• _SHORT EXERCISE_:
Transcribe only part of the material below: the lines from the one containing "const quartz = new" through the one containing "for corner in", inclusive, exactly as written.
━━ SUPPLIED MATERIAL ━━
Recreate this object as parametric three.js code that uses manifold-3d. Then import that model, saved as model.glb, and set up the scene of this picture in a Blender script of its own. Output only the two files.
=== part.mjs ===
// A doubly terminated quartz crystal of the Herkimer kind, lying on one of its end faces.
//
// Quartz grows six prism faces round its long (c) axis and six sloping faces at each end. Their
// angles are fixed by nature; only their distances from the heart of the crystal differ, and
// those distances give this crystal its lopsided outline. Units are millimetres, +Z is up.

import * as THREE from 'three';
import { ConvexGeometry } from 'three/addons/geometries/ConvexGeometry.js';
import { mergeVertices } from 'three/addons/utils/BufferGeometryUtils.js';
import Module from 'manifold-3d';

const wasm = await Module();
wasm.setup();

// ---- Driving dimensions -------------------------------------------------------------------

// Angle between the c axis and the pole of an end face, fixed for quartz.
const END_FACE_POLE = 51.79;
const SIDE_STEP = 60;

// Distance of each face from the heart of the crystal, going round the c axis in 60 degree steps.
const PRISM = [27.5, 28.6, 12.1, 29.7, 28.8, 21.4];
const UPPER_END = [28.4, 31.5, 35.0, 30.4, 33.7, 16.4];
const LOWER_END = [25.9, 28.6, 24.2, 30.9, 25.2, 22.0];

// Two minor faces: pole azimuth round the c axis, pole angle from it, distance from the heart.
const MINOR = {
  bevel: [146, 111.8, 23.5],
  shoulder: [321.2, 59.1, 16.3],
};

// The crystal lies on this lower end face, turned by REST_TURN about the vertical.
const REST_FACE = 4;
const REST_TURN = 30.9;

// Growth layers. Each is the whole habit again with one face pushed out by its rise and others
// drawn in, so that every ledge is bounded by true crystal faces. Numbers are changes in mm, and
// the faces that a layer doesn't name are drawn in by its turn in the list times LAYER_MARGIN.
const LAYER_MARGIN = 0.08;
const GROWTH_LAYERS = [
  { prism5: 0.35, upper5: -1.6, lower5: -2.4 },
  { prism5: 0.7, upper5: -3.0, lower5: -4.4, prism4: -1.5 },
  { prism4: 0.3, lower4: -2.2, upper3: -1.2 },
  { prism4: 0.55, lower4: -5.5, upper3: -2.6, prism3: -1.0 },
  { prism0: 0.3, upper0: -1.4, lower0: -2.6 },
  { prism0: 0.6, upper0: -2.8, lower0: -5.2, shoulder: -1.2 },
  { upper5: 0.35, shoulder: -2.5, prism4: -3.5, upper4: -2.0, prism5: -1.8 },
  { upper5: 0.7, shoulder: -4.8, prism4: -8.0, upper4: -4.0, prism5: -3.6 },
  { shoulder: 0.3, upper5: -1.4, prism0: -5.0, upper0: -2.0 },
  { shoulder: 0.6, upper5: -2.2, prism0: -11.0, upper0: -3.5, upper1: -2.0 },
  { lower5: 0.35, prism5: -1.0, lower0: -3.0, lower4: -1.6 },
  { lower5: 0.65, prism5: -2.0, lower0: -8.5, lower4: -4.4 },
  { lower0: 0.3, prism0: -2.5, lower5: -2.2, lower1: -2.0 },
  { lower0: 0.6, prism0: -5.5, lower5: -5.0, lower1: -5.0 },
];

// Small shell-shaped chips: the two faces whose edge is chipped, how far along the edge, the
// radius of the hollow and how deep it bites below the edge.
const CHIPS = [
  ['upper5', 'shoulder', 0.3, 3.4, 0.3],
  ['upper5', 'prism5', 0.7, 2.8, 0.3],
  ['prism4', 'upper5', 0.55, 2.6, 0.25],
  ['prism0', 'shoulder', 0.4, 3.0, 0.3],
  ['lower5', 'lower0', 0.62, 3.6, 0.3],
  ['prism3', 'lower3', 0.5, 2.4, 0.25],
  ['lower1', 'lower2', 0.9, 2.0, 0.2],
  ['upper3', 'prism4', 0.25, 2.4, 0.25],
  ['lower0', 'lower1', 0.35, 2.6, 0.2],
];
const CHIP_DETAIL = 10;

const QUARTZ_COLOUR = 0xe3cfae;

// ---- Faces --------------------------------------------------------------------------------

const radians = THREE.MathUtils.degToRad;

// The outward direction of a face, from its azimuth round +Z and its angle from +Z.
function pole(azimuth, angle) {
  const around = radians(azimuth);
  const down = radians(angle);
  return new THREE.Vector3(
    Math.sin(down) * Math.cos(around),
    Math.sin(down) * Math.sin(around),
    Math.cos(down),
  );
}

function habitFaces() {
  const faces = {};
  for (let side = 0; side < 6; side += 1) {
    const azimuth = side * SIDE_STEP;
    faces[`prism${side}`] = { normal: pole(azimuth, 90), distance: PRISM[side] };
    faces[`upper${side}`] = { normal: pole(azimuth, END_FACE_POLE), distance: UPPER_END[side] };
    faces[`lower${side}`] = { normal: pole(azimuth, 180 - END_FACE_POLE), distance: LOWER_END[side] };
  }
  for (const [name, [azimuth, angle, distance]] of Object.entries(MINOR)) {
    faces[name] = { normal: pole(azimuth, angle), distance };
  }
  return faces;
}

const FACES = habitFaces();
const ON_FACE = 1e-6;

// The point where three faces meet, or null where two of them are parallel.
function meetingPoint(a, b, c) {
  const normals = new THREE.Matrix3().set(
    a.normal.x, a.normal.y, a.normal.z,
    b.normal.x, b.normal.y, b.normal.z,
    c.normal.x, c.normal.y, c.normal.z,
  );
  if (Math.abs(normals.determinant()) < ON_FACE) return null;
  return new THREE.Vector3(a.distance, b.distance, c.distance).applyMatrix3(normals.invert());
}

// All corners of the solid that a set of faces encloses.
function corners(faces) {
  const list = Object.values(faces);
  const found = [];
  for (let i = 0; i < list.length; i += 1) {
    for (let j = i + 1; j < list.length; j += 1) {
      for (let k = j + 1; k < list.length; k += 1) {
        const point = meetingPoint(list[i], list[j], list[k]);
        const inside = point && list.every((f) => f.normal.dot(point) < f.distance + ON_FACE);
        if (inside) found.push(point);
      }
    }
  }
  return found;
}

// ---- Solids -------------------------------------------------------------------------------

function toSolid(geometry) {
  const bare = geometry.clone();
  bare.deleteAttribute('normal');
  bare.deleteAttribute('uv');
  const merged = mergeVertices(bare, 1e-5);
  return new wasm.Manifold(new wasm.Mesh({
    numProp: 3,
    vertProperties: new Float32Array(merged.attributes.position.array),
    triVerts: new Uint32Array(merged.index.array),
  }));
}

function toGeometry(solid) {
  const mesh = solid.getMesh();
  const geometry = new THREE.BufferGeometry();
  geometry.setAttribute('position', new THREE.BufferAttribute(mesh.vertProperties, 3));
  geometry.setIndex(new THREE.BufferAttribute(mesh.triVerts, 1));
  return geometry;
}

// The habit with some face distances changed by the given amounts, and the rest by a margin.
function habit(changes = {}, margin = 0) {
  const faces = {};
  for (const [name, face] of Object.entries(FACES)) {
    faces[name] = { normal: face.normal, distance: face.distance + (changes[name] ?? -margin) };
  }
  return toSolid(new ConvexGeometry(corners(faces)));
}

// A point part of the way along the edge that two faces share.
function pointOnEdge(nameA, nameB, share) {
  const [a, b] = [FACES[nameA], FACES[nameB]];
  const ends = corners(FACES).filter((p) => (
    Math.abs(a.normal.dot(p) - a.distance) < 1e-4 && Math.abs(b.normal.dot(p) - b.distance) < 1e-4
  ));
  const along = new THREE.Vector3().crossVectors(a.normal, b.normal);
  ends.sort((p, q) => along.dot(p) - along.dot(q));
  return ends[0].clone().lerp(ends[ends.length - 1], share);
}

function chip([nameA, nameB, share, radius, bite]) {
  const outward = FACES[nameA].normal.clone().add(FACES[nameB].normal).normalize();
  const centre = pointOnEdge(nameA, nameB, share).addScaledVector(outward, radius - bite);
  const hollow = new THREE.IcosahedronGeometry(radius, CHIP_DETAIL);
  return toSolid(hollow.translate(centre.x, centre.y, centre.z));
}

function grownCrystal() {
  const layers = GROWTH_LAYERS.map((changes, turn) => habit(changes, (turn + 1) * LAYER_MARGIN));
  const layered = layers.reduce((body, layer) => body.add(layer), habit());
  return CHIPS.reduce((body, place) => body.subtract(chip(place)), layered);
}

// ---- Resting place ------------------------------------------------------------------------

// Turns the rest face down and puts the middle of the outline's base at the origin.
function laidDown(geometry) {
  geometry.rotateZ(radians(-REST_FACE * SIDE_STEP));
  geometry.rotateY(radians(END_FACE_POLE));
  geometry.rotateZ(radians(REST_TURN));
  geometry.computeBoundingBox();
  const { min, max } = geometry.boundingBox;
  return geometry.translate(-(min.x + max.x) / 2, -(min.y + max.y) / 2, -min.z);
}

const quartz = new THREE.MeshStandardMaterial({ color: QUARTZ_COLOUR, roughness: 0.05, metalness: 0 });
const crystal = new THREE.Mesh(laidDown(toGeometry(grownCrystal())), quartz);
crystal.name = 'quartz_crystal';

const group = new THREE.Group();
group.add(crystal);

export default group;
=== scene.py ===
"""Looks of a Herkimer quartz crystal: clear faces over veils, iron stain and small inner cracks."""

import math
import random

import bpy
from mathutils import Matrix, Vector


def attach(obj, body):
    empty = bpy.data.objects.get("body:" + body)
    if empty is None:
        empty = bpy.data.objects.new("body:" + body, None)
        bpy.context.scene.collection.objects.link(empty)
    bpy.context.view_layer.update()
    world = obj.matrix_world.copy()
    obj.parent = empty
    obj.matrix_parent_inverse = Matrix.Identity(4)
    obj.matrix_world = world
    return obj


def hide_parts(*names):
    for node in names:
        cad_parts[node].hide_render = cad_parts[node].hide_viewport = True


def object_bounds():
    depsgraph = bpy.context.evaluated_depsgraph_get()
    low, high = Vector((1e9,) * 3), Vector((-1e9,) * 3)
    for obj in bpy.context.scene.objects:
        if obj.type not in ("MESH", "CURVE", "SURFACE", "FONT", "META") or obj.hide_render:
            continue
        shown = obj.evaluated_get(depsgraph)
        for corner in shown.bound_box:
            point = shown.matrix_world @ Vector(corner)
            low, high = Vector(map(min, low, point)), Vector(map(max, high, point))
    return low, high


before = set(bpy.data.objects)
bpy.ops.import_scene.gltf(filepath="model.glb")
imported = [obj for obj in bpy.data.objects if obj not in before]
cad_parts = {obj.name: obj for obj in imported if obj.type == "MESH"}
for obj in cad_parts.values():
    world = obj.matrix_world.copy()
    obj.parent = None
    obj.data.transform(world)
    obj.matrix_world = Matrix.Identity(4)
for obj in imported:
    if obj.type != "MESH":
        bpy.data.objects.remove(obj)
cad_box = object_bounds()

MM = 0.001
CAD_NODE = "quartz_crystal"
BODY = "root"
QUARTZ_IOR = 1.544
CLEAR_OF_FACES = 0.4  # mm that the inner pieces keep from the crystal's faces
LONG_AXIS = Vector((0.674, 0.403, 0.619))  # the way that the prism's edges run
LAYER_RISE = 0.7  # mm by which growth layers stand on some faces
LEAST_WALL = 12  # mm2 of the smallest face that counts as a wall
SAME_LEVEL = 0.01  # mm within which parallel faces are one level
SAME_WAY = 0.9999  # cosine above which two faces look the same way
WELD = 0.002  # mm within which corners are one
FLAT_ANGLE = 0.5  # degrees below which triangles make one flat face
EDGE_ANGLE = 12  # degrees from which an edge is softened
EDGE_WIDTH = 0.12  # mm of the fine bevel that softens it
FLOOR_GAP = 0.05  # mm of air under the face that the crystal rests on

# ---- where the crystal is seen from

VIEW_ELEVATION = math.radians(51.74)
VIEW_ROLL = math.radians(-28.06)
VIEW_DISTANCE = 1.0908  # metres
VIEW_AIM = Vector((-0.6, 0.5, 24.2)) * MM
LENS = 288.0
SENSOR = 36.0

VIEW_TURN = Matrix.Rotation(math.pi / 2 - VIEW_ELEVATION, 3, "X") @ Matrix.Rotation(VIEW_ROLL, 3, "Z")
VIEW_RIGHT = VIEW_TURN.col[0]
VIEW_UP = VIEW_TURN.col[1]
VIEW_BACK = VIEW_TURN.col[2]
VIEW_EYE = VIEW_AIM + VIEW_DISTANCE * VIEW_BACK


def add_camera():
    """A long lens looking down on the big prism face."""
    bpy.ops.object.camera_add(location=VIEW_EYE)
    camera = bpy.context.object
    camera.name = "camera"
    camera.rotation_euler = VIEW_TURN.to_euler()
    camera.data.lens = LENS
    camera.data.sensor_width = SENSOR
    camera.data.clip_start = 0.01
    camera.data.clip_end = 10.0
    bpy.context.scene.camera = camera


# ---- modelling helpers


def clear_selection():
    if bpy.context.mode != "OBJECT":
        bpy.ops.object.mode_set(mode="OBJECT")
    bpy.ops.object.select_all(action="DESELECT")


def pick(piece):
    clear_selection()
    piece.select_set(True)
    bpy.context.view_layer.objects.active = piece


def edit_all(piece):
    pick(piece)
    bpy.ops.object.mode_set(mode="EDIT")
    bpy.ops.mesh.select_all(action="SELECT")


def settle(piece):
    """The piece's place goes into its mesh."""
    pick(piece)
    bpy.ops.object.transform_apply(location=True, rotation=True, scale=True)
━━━
• _SOLUTION BELOW_:
const quartz = new THREE.MeshStandardMaterial({ color: QUARTZ_COLOUR, roughness: 0.05, metalness: 0 });
const crystal = new THREE.Mesh(laidDown(toGeometry(grownCrystal())), quartz);
crystal.name = 'quartz_crystal';

const group = new THREE.Group();
group.add(crystal);

export default group;
=== scene.py ===
"""Looks of a Herkimer quartz crystal: clear faces over veils, iron stain and small inner cracks."""

import math
import random

import bpy
from mathutils import Matrix, Vector


def attach(obj, body):
    empty = bpy.data.objects.get("body:" + body)
    if empty is None:
        empty = bpy.data.objects.new("body:" + body, None)
        bpy.context.scene.collection.objects.link(empty)
    bpy.context.view_layer.update()
    world = obj.matrix_world.copy()
    obj.parent = empty
    obj.matrix_parent_inverse = Matrix.Identity(4)
    obj.matrix_world = world
    return obj


def hide_parts(*names):
    for node in names:
        cad_parts[node].hide_render = cad_parts[node].hide_viewport = True


def object_bounds():
    depsgraph = bpy.context.evaluated_depsgraph_get()
    low, high = Vector((1e9,) * 3), Vector((-1e9,) * 3)
    for obj in bpy.context.scene.objects:
        if obj.type not in ("MESH", "CURVE", "SURFACE", "FONT", "META") or obj.hide_render:
            continue
        shown = obj.evaluated_get(depsgraph)
        for corner in shown.bound_box:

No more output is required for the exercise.